Ante semejante tierra literaria ancha y ajena, es entendible que el creador del Zurdo Mendieta haya querido evitar el corralito del personaje fijo. Fueron sus amigos y colegas Pérez-Reverte y Xavier Velasco los que –-como contó más de una vez al presentar Nombre de perro en la última Feria de Guadalajara– lo convencieron de seguir con la saga. “Me dijeron: Estás loco, apenas estás encontrando un personaje y no lo puedes eliminar, escribe al menos otra. Y como ya tenía una idea de por dónde continuar, emprendí el proyecto.” Para Mendoza había dos caminos: uno era endurecer aún más al personaje del Zurdo, hacerlo mucho más dark. Y el otro era suavizarlo, buscarle el lado más sensible y humano. “Elegí el segundo camino, con el recurso de la aparición de su hijo Jason –explicó–. La paternidad, como quiera que sea, hace a todos los seres humanos reconsiderar algunos asuntos de la vida. Pero que me costó, me costó.” No sólo Jason se aparece en el camino del Zurdo, sino también su madre, una despampanante Susana Luján, que completa el cuadro familiar, y convierte por momentos la cotidianidad del policía en una comedia costumbrista –algo disfuncional, por cierto–, con ciertos entremedios subidos de tono sensual.

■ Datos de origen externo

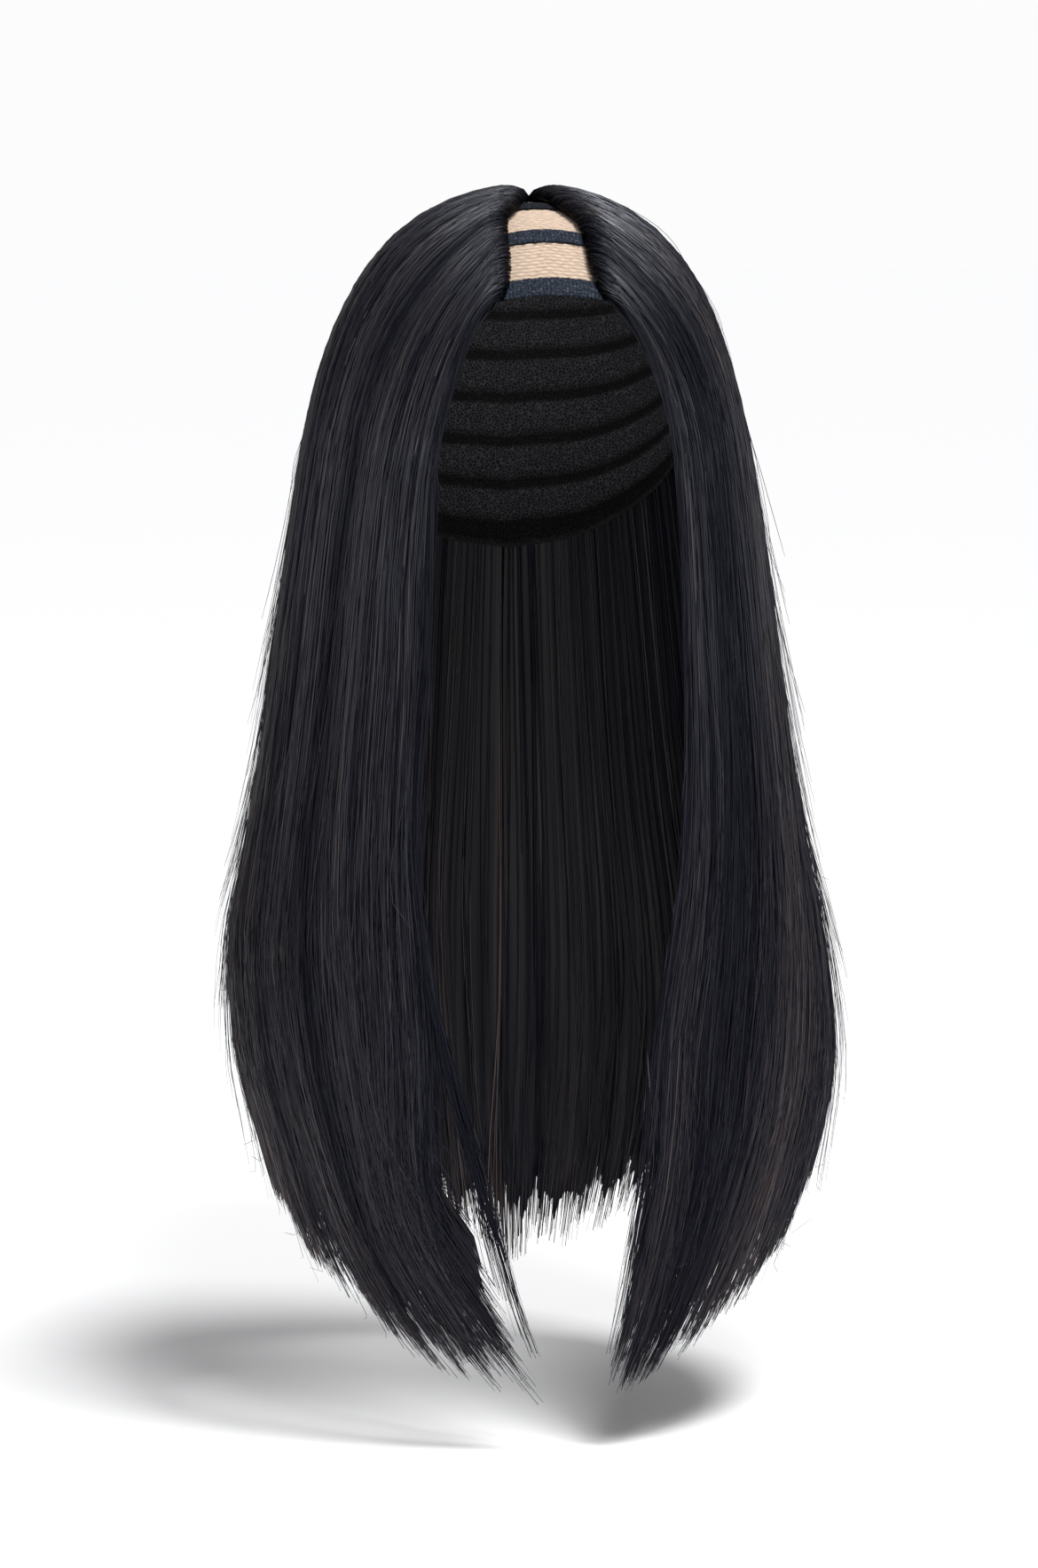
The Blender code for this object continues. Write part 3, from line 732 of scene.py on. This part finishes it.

Como sucede desde la primera novela del personaje, Balas de plata, la clave del trabajo de Elmer Mendoza está en el lenguaje. Si sus libros, a pesar de estar llenos de diálogos, protagónicos y coprotagónicos con vida propia, e incluso varias historias interconectadas, son breves (a diferencia de la mayoría de los policiales actuales), es porque su escritura es veloz y dinámica, sin pausas. Intercalando el habla popular y dejando de lado algunos signos de puntuación –como los guiones de los diálogos– para dinamizar aún más la trama, por momentos su lectura es vertiginosa, difícil, incluso desalentadora. Pero cuando se comprende el mecanismo y se acepta el juego, termina resultando adictiva. Sólo así es posible que, en apenas doscientas páginas, entre todo lo que pretende contar Mendoza, que además tiene la habilidad para –además de todas esas historias entrecruzadas– construir un típico misterio de cuarto cerrado, y lograr que un solo asesinato, en medio de una tierra plagada de ellos, resulte no sólo interesante, sino que tenga sentido su investigación e incluso resulte al mismo tiempo acorde con la referencia de sus ídolos inequívocos, Raymond Chandler y Dashiell Hammett.
Ningún asesinato sucede en las novelas de Elmer Mendoza sólo para “proporcionar un cadáver” (Chandler dixit). Elmer es pura raza, pura calle, puro lenguaje. Y sus historias son un admirable fresco de la incoherencia –y al mismo tiempo la lógica interior– que hace funcionar a ese misterio tan vital conocido como México.